Observations show an excess of events; there's a small anomaly at high masses the theorists need to work on, but it doesn't affect the data ranges relevant to Higgs detection. In the Higgs mass range, they see 13 events but expect 5 from background plus 5 from a 126-GeV Higgs.
She has three "beautiful" candidate Higgs events, which I've posted below in screenshot-o-vision. I trust better versions will appear on the Net shortly.
Combined significance of this channel is 3.4 sigma; slightly higher than a standard model Higgs would predict.
The grand combination, both channels and both years: excludes anything except a narrow mass window, 122.6-129.7 GeV (95%). The significance as a function of mass gives a beautiful consistency everywhere except the above region, where you get a combined significance of 5.0 sigma. (Prolonged applause. "I'm not done yet! There is more to come!")
She plots the significance as a function of time, as it went up and down and finally up to today's five sigma detection, then pleads for more data. In particular, she wants to know whether the too-high significance relative to Standard Model Higgs is a deviation from theory.

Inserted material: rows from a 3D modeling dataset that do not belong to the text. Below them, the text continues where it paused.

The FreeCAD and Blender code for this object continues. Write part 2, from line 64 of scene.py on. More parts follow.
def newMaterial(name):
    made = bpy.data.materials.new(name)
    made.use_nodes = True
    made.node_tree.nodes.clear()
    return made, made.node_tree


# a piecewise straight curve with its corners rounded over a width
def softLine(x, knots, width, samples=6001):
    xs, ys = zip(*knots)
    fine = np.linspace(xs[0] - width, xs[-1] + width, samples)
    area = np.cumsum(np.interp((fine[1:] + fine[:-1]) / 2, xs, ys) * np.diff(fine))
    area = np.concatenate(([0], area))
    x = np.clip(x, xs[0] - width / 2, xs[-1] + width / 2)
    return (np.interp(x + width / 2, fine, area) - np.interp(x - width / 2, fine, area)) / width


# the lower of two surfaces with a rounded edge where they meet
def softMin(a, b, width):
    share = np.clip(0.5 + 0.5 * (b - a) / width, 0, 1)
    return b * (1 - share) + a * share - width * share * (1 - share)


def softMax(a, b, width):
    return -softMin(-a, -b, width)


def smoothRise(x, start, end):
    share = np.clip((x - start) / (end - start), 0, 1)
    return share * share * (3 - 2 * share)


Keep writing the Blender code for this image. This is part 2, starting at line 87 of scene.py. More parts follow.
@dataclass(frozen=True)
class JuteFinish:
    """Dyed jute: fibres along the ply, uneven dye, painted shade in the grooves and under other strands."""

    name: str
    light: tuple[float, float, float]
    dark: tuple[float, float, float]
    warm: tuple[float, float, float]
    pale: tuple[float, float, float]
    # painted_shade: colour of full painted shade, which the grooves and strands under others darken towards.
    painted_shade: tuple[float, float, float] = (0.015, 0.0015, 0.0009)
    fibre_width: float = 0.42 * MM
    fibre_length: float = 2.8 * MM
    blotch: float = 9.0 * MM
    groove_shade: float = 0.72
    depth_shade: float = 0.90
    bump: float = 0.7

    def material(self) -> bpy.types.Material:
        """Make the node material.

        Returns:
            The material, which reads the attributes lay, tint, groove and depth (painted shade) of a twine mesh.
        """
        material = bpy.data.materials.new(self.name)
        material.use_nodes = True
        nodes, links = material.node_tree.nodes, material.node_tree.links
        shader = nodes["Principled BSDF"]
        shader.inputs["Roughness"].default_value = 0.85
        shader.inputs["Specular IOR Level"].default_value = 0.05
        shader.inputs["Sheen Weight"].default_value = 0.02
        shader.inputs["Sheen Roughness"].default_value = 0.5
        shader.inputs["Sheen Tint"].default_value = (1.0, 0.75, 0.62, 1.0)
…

Conclusion: looked up to 600 GeV and excluded anything but a narrow region around 126 GeV.
She adds a personal remark that a light Higgs mass is great because it lets them examine the Higgs in many states, "so, thanks Nature."
Moderator: "As a layman I would say: I think we have it. Would you agree?" Nods and applause.
Question period: no real questions, but a lot of theorists saying "wow". One charmingly said "it's great to go to a physics conference that gets applause like you do with a football game".
Press conference will follow, for what it's worth.